|Films about Yamagata|
Part 4 Yamagata Odeon
Nowadays, narrative films shot on location in Yamagata get released nearly every year, but it would appear there were not that many works shot in Yamagata before the war. Horse and The Battle of Kawanakajima, which will be screened this year, are set in Morioka and Shinshu, which begs the question: Why was filming done in Yamagata?
Here is what Kinugasa Teinosuke, the director of The Battle of Kawanakajima, had to say in one of the movie magazines at that time:
I particularly chose Yamagata and Akita in the Tohoku region as the location this time because the terrain of Omagari in Akita and Kashiwagura-Monden, Yamadera, and Takayu in Yamagata provided favorable conditions for The Battle of Kawanakajima; also, the region is known for horse breeding, which would be an advantage in shooting the cavalry battles. But another, more important factor was the very local freshness of the Tohoku region in all aspects of climate and customs, with none of the old familiarity of the Kanto and Kansai regions where we have been producing period dramas up until now, and I wanted to capture something of this in The Battle of Kawanakajima. (Eiga no Tomo, October 1941)
The horse breeding and the local freshness were also presumably why Horse was partially shot in Yamagata. I hope to discover in these films the “fresh Yamagata” of sixty-six years previous.
- 1941 / Japanese / B&W / 16mm (Original: 35mm) / 129 min
Director, Script: Yamamoto Kajiro
Production Manager: Kurosawa Akira
Photography: Karasawa Hiromitsu, Mimura Akira, Suzuki Hiroshi, Ito Takeo
Editing: Sato Toshio
Sound: Higuchi Tomohisa
Music: Kitamura Shigeaki Lighting: Onuma Masayoshi
Cast: Takamine Hideko, Fujiwara Keita, Takehisa Chieko, Futaba Kaoru, Hirata Takeshi
Production Companies: Toho, Cinema Science Laboratory
Set in an agricultural village in Tohoku, this film depicts the close relationship between a horse and a young girl. While this patriotic story about raising a military horse was in line with national policy (whipping up war sentiment) at the time, Yamamoto Kajiro’s semi-documentary-style direction—evident, for instance, in the familiar sights of an agricultural village during the changing seasons as visualized by the four cinematographers—is striking. Takamine Hideko is excellent in the lead role as the young girl, and Kurosawa Akira, who served as a kind of assistant director on this project, is said to have directed a number of scenes. While most of the filming was done in Morioka City, Iwate Prefecture, the snow scenes were among those shot in Shinjo and Mogami, Yamagata Prefecture.

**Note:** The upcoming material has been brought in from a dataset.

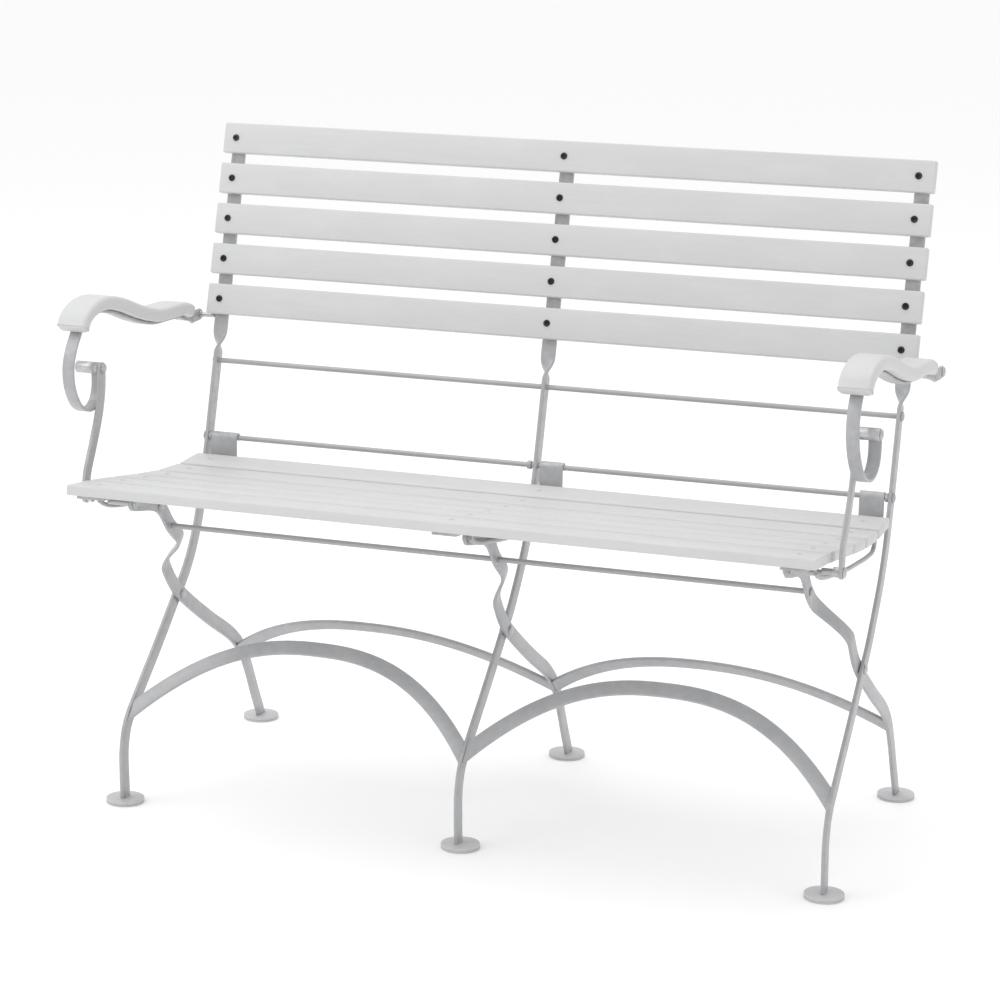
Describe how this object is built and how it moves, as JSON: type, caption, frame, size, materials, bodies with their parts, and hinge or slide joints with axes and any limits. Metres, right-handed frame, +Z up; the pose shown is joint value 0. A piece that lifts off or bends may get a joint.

The Battle of Kawanakajima(“Kawanakajima kassen”)
- 1941 / Japanese / B&W / 16mm (Original: 35mm) / 120 min
Director: Kinugasa Teinosuke
Production Managers: Mori Hajime, Kusuda Kiyoshi
Original Story: Muneta Hiroshi
Script: Muneta Hiroshi, Kinugasa Teinosuke
Photography: Miura Mitsuo
Editing: Iwashita Koichi
Art Director: Matsuyama Takashi
Sound: Yasue Shigeharu
Music: Yamada Kosaku
Lighting: Fujibayashi Ko
Cast: Ichikawa Ennosuke, Okochi Denjiro, Hasegawa Kazuo, Irie Takako, Yamada Isuzu
Production Company: Toho
Source: National Film Center
This epic depicts the battle between Uesugi Kenshin (Ichikawa Ennosuke, later Ichikawa Eno) and Takeda Shingen (Okochi Denjiro). The focus of the story is the struggle by the unit leader in charge of the main supply wagons (also played by Ichikawa Ennosuke) and the supply troops (Hasegawa Kazuo among them) to transport materiel to the Uesugi army. To this are added episodes involving an itinerant woman (Yamada Isuzu). Shooting went ahead on location in the summer of 1941, and all the big stars, including Hasegawa Kazuo and Yamada Isuzu, descended on Yamagata, apparently creating quite a stir at the time. Filming took place in Tendo, Yamadera, Takayu, Hirashimizu, Kashiwagura-Monden, and Kaminoyama, among other places.